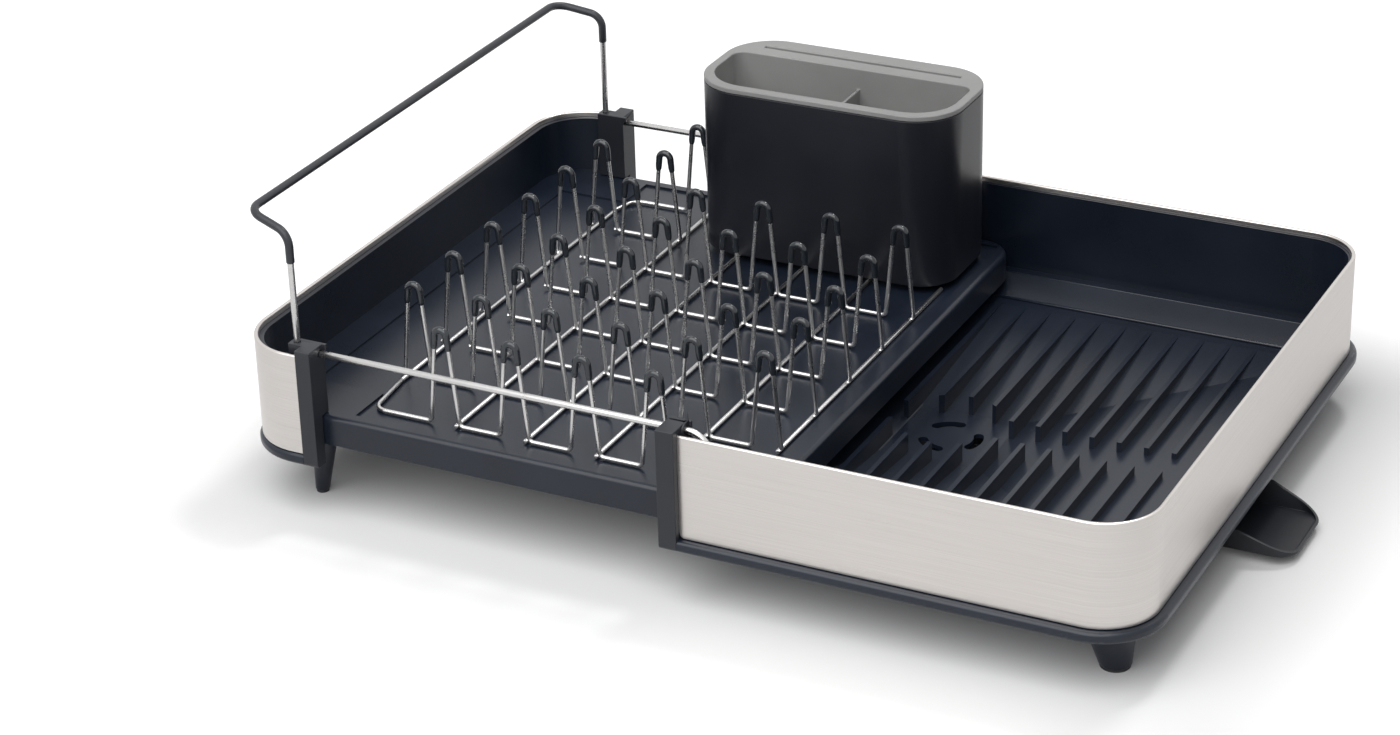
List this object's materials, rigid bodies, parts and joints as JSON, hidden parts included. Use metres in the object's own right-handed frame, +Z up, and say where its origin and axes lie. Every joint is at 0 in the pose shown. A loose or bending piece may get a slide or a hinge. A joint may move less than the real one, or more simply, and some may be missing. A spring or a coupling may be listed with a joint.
{
  "type": "expandable dish rack",
  "caption": "Dish rack that opens out: a tray with a wire plate rack, cutlery holder and side hoop slides over a drip tray with a swivelling drain spout.",
  "frame": {"origin": "middle of the whole length and depth, on the surface that the rack stands on", "axes": "+X towards the drip tray and its spout, -Y towards the front, +Z up"},
  "size_m": [0.5274, 0.364, 0.1647],
  "materials": {
    "tray_plastic": "satin, dark blue-black",
    "band_steel": "fine brushed, warm light grey",
    "wire_steel": "polished wire",
    "tip_coat": "soft glossy coat, blue-grey",
    "hoop_coat": "soft coat",
    "holder_plastic": "smooth, near-black navy",
    "liner_plastic": "satin, mid grey",
    "pad_rubber": "matte",
    "spout_plastic": "satin, dark blue-black",
    "fastener_steel": "plain"
  },
  "bodies": {
    "drip_tray": {"outer_back_foot": "tray_plastic", "outer_back_pad": "pad_rubber", "outer_back_post": "tray_plastic", "outer_front_foot": "tray_plastic", "outer_front_pad": "pad_rubber", "outer_front_post": "tray_plastic", "outer_steel_band": "band_steel", "outer_tray": "tray_plastic", "spout_washer": "fastener_steel", "spout_screw": "fastener_steel"},
    "narrow_tray": {"inner_back_foot": "tray_plastic", "inner_back_pad": "pad_rubber", "inner_back_post": "tray_plastic", "inner_front_foot": "tray_plastic", "inner_front_pad": "pad_rubber", "inner_front_post": "tray_plastic", "inner_steel_band": "band_steel", "inner_tray": "tray_plastic", "front_rail": "wire_steel", "back_rail": "wire_steel"},
    "side_hoop": {"side_hoop_wire": "wire_steel", "side_hoop_sleeve": "hoop_coat"},
    "plate_rack": {"rack_cross_wire_1": "wire_steel", "rack_cross_wire_2": "wire_steel", "rack_cross_wire_3": "wire_steel", "rack_cross_wire_4": "wire_steel", "rack_cross_wire_5": "wire_steel", "rack_cross_wire_6": "wire_steel", "rack_row_a": "wire_steel", "rack_row_b": "wire_steel", "rack_row_c": "wire_steel", "rack_row_d": "wire_steel", "rack_row_e": "wire_steel", "rack_row_f": "wire_steel", "rack_row_g": "wire_steel", "rack_row_h": "wire_steel", "rack_tips_a": "tip_coat", "rack_tips_b": "tip_coat", "rack_tips_c": "tip_coat", "rack_tips_d": "tip_coat", "rack_tips_e": "tip_coat", "rack_tips_f": "tip_coat", "rack_tips_g": "tip_coat", "rack_tips_h": "tip_coat"},
    "cutlery_holder": {"cutlery_shell": "holder_plastic"},
    "holder_liner": {"cutlery_liner": "liner_plastic"},
    "spout": {"drain_spout": "spout_plastic"}
  },
  "joints": [
    {"name": "tray_close", "type": "slide", "parent": "drip_tray", "child": "narrow_tray", "axis": [1, 0, 0], "range_m": [0, 0.195]},
    {"name": "hoop_lift", "type": "slide", "parent": "narrow_tray", "child": "side_hoop", "axis": [0, 0, 1], "range_m": [0, 0.03]},
    {"name": "rack_lift", "type": "slide", "parent": "narrow_tray", "child": "plate_rack", "axis": [0, 0, 1], "range_m": [0, 0.08]},
    {"name": "holder_lift", "type": "slide", "parent": "plate_rack", "child": "cutlery_holder", "axis": [0, 0, 1], "range_m": [0, 0.15]},
    {"name": "liner_lift", "type": "slide", "parent": "cutlery_holder", "child": "holder_liner", "axis": [0, 0, 1], "range_m": [0, 0.1]},
    {"name": "spout_swivel", "type": "hinge", "parent": "drip_tray", "child": "spout", "pos_m": [0.06725, 0, 0.012], "axis": [0, 0, 1], "range_deg": [-90, 90]}
  ]
}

■ Exercise goal: Set out the complete listing exactly as shown.

■ Answer to this exercise:
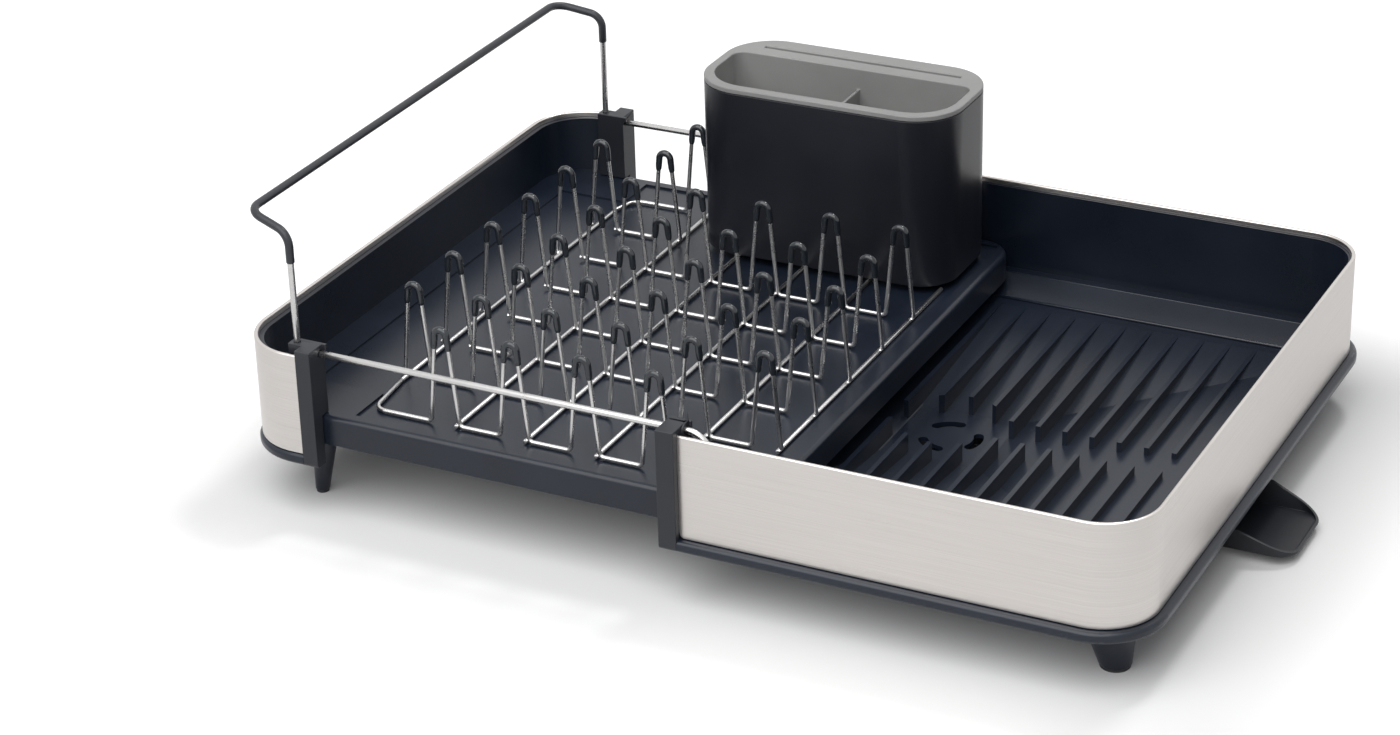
List this object's materials, rigid bodies, parts and joints as JSON, hidden parts included. Use metres in the object's own right-handed frame, +Z up, and say where its origin and axes lie. Every joint is at 0 in the pose shown. A loose or bending piece may get a slide or a hinge. A joint may move less than the real one, or more simply, and some may be missing. A spring or a coupling may be listed with a joint.
{
  "type": "expandable dish rack",
  "caption": "Dish rack that opens out: a tray with a wire plate rack, cutlery holder and side hoop slides over a drip tray with a swivelling drain spout.",
  "frame": {"origin": "middle of the whole length and depth, on the surface that the rack stands on", "axes": "+X towards the drip tray and its spout, -Y towards the front, +Z up"},
  "size_m": [0.5274, 0.364, 0.1647],
  "materials": {
    "tray_plastic": "satin, dark blue-black",
    "band_steel": "fine brushed, warm light grey",
    "wire_steel": "polished wire",
    "tip_coat": "soft glossy coat, blue-grey",
    "hoop_coat": "soft coat",
    "holder_plastic": "smooth, near-black navy",
    "liner_plastic": "satin, mid grey",
    "pad_rubber": "matte",
    "spout_plastic": "satin, dark blue-black",
    "fastener_steel": "plain"
  },
  "bodies": {
    "drip_tray": {"outer_back_foot": "tray_plastic", "outer_back_pad": "pad_rubber", "outer_back_post": "tray_plastic", "outer_front_foot": "tray_plastic", "outer_front_pad": "pad_rubber", "outer_front_post": "tray_plastic", "outer_steel_band": "band_steel", "outer_tray": "tray_plastic", "spout_washer": "fastener_steel", "spout_screw": "fastener_steel"},
    "narrow_tray": {"inner_back_foot": "tray_plastic", "inner_back_pad": "pad_rubber", "inner_back_post": "tray_plastic", "inner_front_foot": "tray_plastic", "inner_front_pad": "pad_rubber", "inner_front_post": "tray_plastic", "inner_steel_band": "band_steel", "inner_tray": "tray_plastic", "front_rail": "wire_steel", "back_rail": "wire_steel"},
    "side_hoop": {"side_hoop_wire": "wire_steel", "side_hoop_sleeve": "hoop_coat"},
    "plate_rack": {"rack_cross_wire_1": "wire_steel", "rack_cross_wire_2": "wire_steel", "rack_cross_wire_3": "wire_steel", "rack_cross_wire_4": "wire_steel", "rack_cross_wire_5": "wire_steel", "rack_cross_wire_6": "wire_steel", "rack_row_a": "wire_steel", "rack_row_b": "wire_steel", "rack_row_c": "wire_steel", "rack_row_d": "wire_steel", "rack_row_e": "wire_steel", "rack_row_f": "wire_steel", "rack_row_g": "wire_steel", "rack_row_h": "wire_steel", "rack_tips_a": "tip_coat", "rack_tips_b": "tip_coat", "rack_tips_c": "tip_coat", "rack_tips_d": "tip_coat", "rack_tips_e": "tip_coat", "rack_tips_f": "tip_coat", "rack_tips_g": "tip_coat", "rack_tips_h": "tip_coat"},
    "cutlery_holder": {"cutlery_shell": "holder_plastic"},
    "holder_liner": {"cutlery_liner": "liner_plastic"},
    "spout": {"drain_spout": "spout_plastic"}
  },
  "joints": [
    {"name": "tray_close", "type": "slide", "parent": "drip_tray", "child": "narrow_tray", "axis": [1, 0, 0], "range_m": [0, 0.195]},
    {"name": "hoop_lift", "type": "slide", "parent": "narrow_tray", "child": "side_hoop", "axis": [0, 0, 1], "range_m": [0, 0.03]},
    {"name": "rack_lift", "type": "slide", "parent": "narrow_tray", "child": "plate_rack", "axis": [0, 0, 1], "range_m": [0, 0.08]},
    {"name": "holder_lift", "type": "slide", "parent": "plate_rack", "child": "cutlery_holder", "axis": [0, 0, 1], "range_m": [0, 0.15]},
    {"name": "liner_lift", "type": "slide", "parent": "cutlery_holder", "child": "holder_liner", "axis": [0, 0, 1], "range_m": [0, 0.1]},
    {"name": "spout_swivel", "type": "hinge", "parent": "drip_tray", "child": "spout", "pos_m": [0.06725, 0, 0.012], "axis": [0, 0, 1], "range_deg": [-90, 90]}
  ]
}